Ice_cream’s world II

After awarded lands to ACMers, the queen want to choose a city be her capital. This is an important event in ice_cream world, and it also a very difficult problem, because the world have N cities and M roads, every road was directed. Wiskey is a chief engineer in ice_cream world. The queen asked Wiskey must find a suitable location to establish the capital, beautify the roads which let capital can visit each city and the project’s cost as less as better. If Wiskey can’t fulfill the queen’s require, he will be punishing.

Input

Every case have two integers N and M (N<=1000, M<=10000), the cities numbered 0…N-1, following M lines, each line contain three integers S, T and C, meaning from S to T have a road will cost C.

Output

If no location satisfy the queen’s require, you must be output “impossible”, otherwise, print the minimum cost in this project and suitable city’s number. May be exist many suitable cities, choose the minimum number city.

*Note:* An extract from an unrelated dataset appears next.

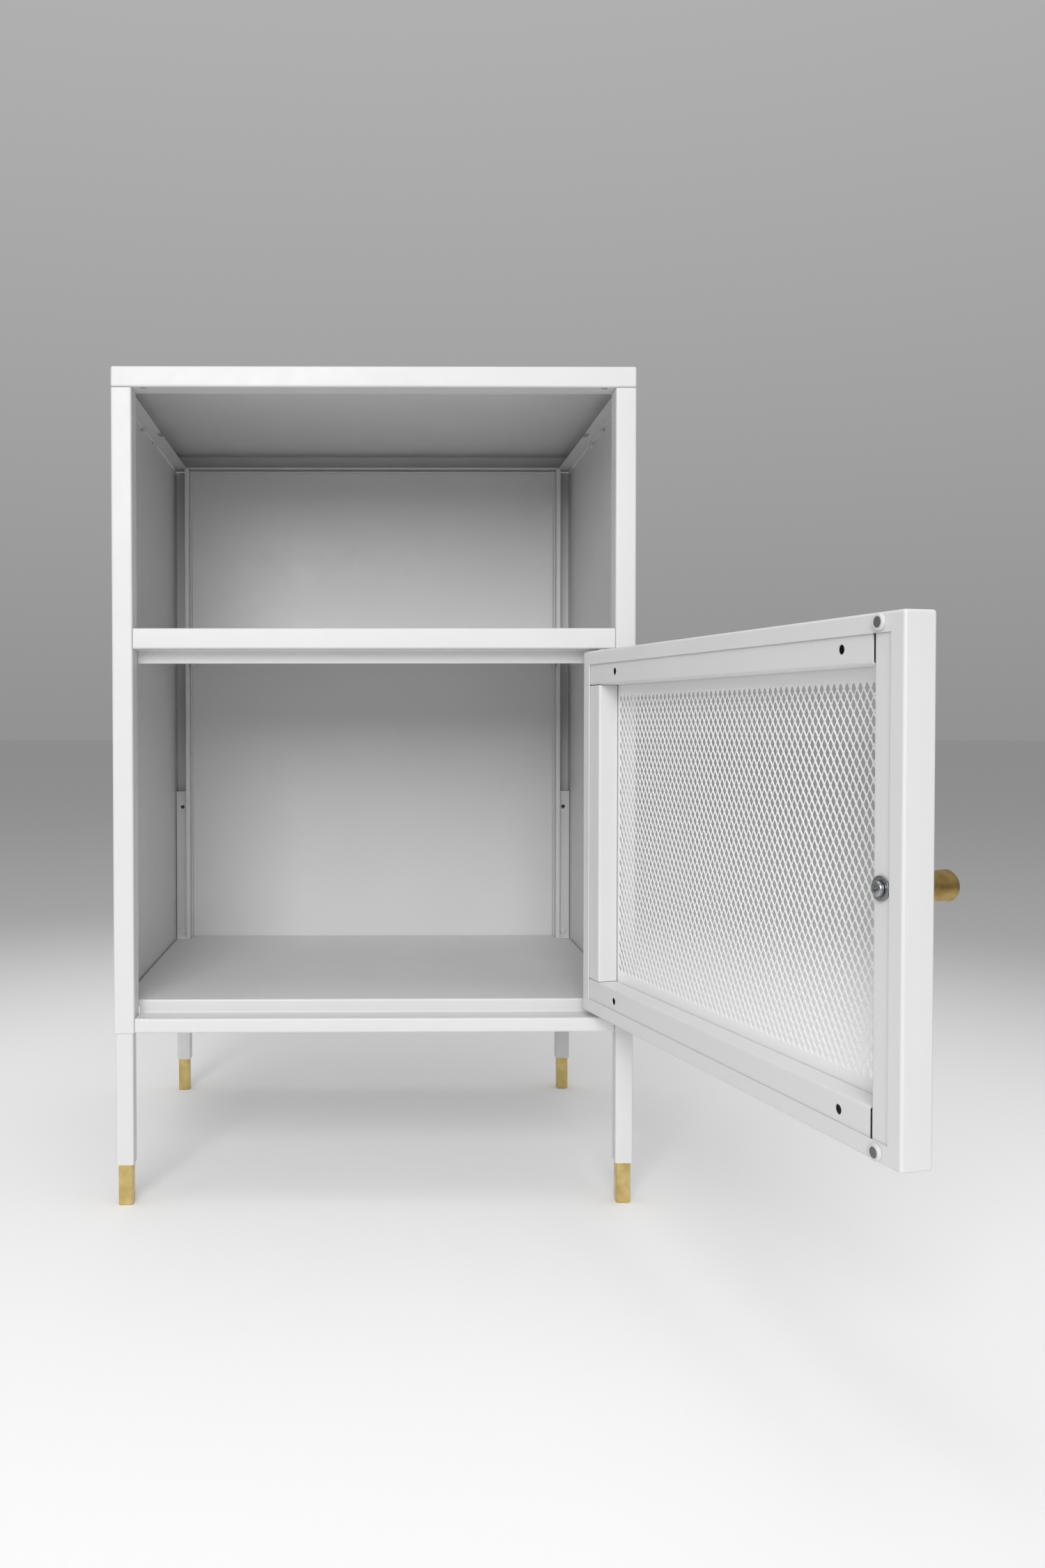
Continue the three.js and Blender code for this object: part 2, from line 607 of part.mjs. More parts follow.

After every case print one blank.

Sample Input

3 1
0 1 1

4 4
0 1 10
0 2 10
1 3 20
2 3 30

Sample Output

impossible

40 0

無根最小樹形圖

新增一個超級原點，從原點向1-n所有點建立一個權值為sum的有向邊，sum = 所有邊權和加1，然後跑以超級原點為root跑最小樹形圖，最終的答案 = ans-sum,  root 是超級原點指向的點，用邊和點的對應關係可以進行對映確定。

#include <iostream>
#include <cstdio>
#include <cmath>
#include <algorithm>

using namespace std;
const int maxn = 1e3 + 10;
const int maxm = 4e4 + 10;
const long long INF =  ((1LL) << 60);
const double eps = 1e-8;
#define type long long
int rt;
type in[maxn];
int id[maxn],used[maxn],pre[maxn];

struct edge
{
  int u,v;
  type c;
  edge(int x = 0, int y = 0, type z = 0) : u(x),v(y),c(z) {}
}es[maxm];

type MTG(int root, int n, int m)
{
  type res = 0;
  while(1)
  {
    for(int i = 1; i <= n; i++)  in[i] = INF,id[i] = used[i] = -1;
    for(int i = 0; i < m; i++)
     {
       int u = es[i].u;
       int v = es[i].v;
       if(es[i].c < in[v] && u != v)
       {
         in[v] = es[i].c,pre[v] = u;
         if(u == root) rt = i;
       }
     }//找最小的入邊
    for(int i = 1; i <= n; i++)
     {
       if(i == root) continue;
       res += in[i];
       if(in[i] == INF) return -1;
     }//加入所有的入邊權到答案中
    int cnt = 0;
    for(int i = 1; i <= n; i++)//列舉每個點為起點進行找環
    {
      int v = i;
      while(v != root && used[v] != i && id[v] == -1)  used[v] = i,v = pre[v];
      if(v != root && id[v] == -1)//找到環的時候進行縮點編號
       {
         ++cnt;
         id[v] = cnt;
         for(int u = pre[v]; u != v; u = pre[u]) id[u] = cnt;
       }
    }
    if(cnt == 0) break;//無環則退出
    for(int i = 1; i <= n; i++)
       if(id[i] == -1)  id[i] = ++cnt;

    for(int i = 0; i < m; i++)//更新邊
     {
       int u = es[i].u;
       int v = es[i].v;
       es[i].u = id[u];
       es[i].v = id[v];
       if(u != v)  es[i].c -= in[v]; //更新邊權
     }
     n = cnt;//更新節點數目和根節點編號
     root = id[root];
     }
     return res;
}
int n,m;

int main()
{
    while(~scanf("%d%d",&n,&m))
    {
      type sum = 1;
      for(int i = 0; i < m; i++)
    {
      int u,v;
      type c;
      scanf("%d%d%lld",&u,&v,&c);
      u++,v++;
      sum += c;
      es[i] = edge(u,v,c);
    }

    for(int i = 1; i <= n; i++)
     {
       es[m+i-1] = edge(n+1,i,sum);
     }
    type ans = MTG(n+1,n+1,m+n);
    //cout << ans << endl;
    //printf("Case #%d: ",++cs);
    if(ans >= 2*sum) printf("impossible\n\n");
    else printf("%lld %d\n\n",ans-sum,rt-m);
  }
  return 0;
}